First start by clicking the Production icon in the top of the screen. All Equipment is produced by Production Lines. To add a new Production Line, click one of the buttons in the Production screen and select the desired Equipment to produce. When the Production Line has appeared in the list, assign more military factories or naval dockyards to the Production Line. A Production Line can have up to 15 factories assigned to it.
How to build units?
Land units are queued through the Army planner. A new Division will require Equipment in order to complete its training. When a unit has all the equipment and training it needs, it will be deployed to the chosen location.
Air units are deployed as Air Wings. An Air Wings contains equipment of the same type, a Fighter Air Wing, for example. Air Wings are located in Air Bases and a new Air Wing can be created in that interface.
Naval units are deployed directly as equipment after being produced in the Production interface.
How to research new technologies?
In the Research screen to see the Research Slots available. Several technologies can be researched simultaneously because each slot can research a Technology. It is possible to unlock a new Research Slot through the country's National Focuses.

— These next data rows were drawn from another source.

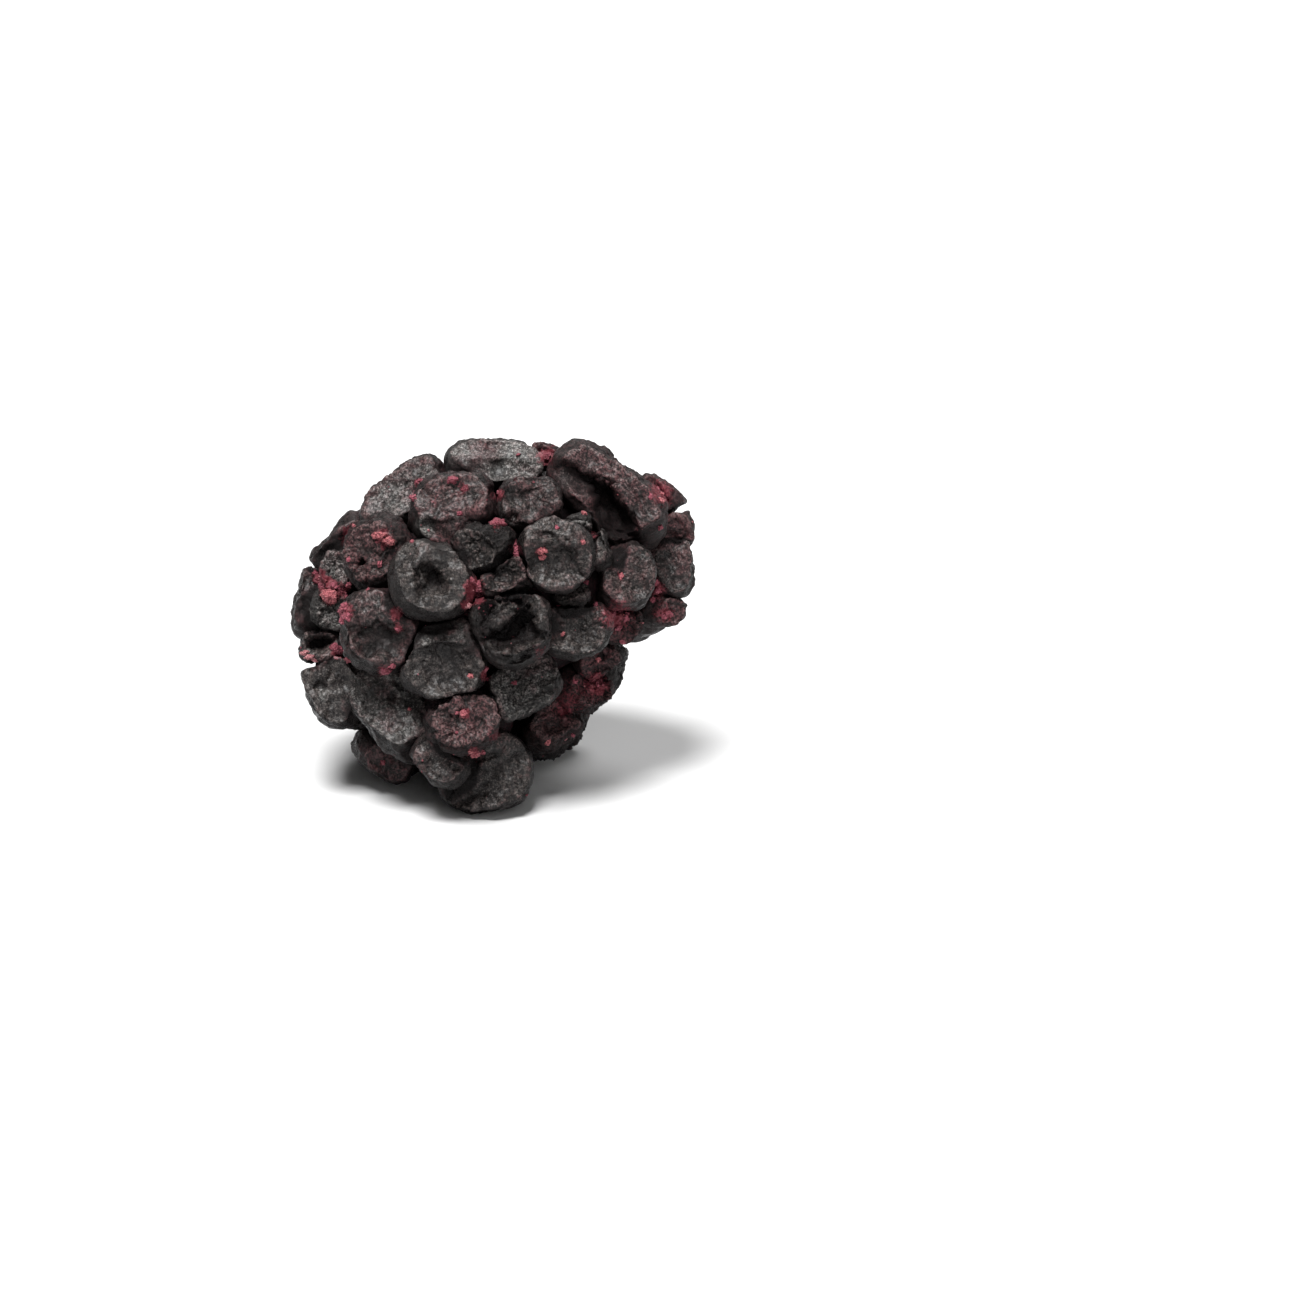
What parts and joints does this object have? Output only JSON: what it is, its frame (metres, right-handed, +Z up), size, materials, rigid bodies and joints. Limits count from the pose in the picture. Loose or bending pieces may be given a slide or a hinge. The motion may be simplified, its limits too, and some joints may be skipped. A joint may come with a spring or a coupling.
{
  "type": "dried bramble berry",
  "caption": "Freeze-dried bramble berry: a lumpy aggregate fruit of crumpled, closely packed drupelets with sunken hollows, lying on a surface.",
  "frame": {"origin": "on the resting surface, under the middle of the berry", "axes": "+Z up from the resting surface, +X along the berry's longest extent, -Y out of its best side"},
  "size_m": [0.0202, 0.0186, 0.0176],
  "materials": {
    "skin": "matte",
    "crumb": "matte",
    "fibre": "matte"
  },
  "bodies": {
    "root": {"berry": "skin"}
  },
  "joints": []
}
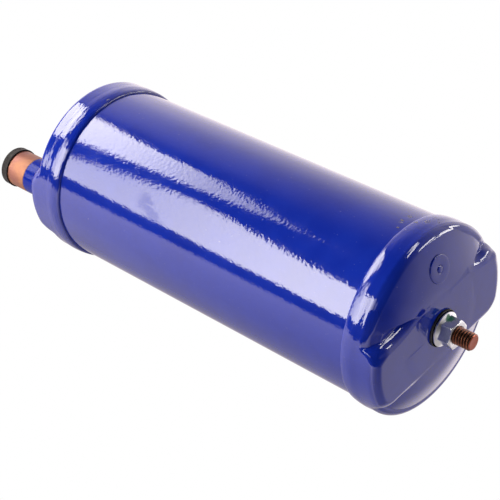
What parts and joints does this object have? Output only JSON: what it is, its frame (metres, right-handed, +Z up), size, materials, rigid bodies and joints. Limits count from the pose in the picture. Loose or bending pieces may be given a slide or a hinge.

What do National Focuses do?
National Focuses are a way of making the game progress by allowing a country to set goals for itself and advance its political and strategic agenda.

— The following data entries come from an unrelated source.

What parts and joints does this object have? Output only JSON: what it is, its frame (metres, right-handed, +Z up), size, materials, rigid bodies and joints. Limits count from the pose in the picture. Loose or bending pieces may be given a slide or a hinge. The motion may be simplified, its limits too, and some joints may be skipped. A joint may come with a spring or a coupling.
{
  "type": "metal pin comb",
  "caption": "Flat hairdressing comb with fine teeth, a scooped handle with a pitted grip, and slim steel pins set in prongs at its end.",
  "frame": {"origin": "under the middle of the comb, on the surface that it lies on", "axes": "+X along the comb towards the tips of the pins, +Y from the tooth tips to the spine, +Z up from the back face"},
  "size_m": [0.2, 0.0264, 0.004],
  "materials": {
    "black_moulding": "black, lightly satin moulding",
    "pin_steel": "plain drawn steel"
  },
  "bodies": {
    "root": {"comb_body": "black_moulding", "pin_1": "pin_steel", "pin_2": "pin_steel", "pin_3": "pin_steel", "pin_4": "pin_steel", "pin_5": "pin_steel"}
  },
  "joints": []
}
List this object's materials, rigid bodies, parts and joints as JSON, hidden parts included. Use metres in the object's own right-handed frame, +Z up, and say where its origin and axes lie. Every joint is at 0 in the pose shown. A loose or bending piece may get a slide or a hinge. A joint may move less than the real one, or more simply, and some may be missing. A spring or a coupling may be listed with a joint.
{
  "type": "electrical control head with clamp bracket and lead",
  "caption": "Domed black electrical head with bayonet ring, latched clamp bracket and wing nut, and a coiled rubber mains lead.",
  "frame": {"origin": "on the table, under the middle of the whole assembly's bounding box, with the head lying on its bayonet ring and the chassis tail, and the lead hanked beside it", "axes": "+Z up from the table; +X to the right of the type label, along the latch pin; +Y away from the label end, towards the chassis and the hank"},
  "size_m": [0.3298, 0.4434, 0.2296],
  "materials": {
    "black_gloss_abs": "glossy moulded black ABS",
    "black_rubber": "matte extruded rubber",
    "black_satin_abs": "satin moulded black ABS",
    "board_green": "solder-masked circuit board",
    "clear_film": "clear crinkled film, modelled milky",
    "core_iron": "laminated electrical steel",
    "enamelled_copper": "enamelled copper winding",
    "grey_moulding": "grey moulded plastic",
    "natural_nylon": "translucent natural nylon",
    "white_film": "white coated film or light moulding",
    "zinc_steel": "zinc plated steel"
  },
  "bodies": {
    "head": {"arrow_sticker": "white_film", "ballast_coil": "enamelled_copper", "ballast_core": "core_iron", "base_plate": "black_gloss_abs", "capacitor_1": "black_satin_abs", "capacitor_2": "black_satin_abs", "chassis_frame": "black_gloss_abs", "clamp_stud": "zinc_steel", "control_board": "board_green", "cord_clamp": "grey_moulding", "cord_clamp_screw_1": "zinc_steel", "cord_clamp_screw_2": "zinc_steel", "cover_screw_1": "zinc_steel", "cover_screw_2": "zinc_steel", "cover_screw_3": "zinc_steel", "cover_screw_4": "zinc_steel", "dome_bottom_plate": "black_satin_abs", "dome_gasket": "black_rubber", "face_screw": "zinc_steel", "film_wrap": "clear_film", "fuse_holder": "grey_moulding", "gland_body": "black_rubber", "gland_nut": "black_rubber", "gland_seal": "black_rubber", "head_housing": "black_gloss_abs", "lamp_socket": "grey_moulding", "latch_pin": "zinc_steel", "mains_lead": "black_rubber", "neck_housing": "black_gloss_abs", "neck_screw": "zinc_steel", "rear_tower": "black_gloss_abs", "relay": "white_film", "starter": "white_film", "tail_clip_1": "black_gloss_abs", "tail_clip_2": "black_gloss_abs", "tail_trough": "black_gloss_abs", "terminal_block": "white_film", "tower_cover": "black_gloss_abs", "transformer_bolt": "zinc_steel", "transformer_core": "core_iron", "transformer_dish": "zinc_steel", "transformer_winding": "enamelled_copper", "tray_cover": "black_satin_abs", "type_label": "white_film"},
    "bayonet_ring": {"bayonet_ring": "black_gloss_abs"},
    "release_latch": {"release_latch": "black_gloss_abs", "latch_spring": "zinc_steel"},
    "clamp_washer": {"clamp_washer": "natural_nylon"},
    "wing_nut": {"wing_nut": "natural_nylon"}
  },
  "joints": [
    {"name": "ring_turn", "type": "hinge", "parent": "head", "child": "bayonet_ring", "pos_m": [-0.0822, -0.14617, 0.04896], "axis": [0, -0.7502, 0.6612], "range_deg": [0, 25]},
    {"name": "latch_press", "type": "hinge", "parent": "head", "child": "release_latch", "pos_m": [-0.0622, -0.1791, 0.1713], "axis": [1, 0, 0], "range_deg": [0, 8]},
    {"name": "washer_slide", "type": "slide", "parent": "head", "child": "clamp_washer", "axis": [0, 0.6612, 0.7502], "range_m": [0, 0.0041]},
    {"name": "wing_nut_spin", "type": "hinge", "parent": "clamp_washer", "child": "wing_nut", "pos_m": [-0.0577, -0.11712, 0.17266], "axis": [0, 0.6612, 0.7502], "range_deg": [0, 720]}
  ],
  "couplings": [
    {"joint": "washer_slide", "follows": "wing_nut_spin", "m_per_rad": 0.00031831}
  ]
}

They can be found by clicking on the flag at the left hand side of the screen. The National Focus tree is vital for a country's development, so study them by hovering the pointer over each focus.
There is no one single correct way to take them on. It all depends on the strategy of a country. Is war as soon as possible a goal? Is a build up of the civilian industry and military capacity a country focus? Is a naval focus the priority? The answer to all of these questions will determine the best path through the National Focus tree. There are some things Germany need: The focus “Danzig or War” is a prerequisite for war. Take notice of the prerequisite for some of the National Focuses. Several of them require a minimum number of divisions.
How to build buildings?
To construct buildings use the Construction screen. Some buildings are built in a province (Bunkers), while most buildings are constructed on a State level (factories, Anti-Air instalments etc.). Buildings are constructed by civilian factories.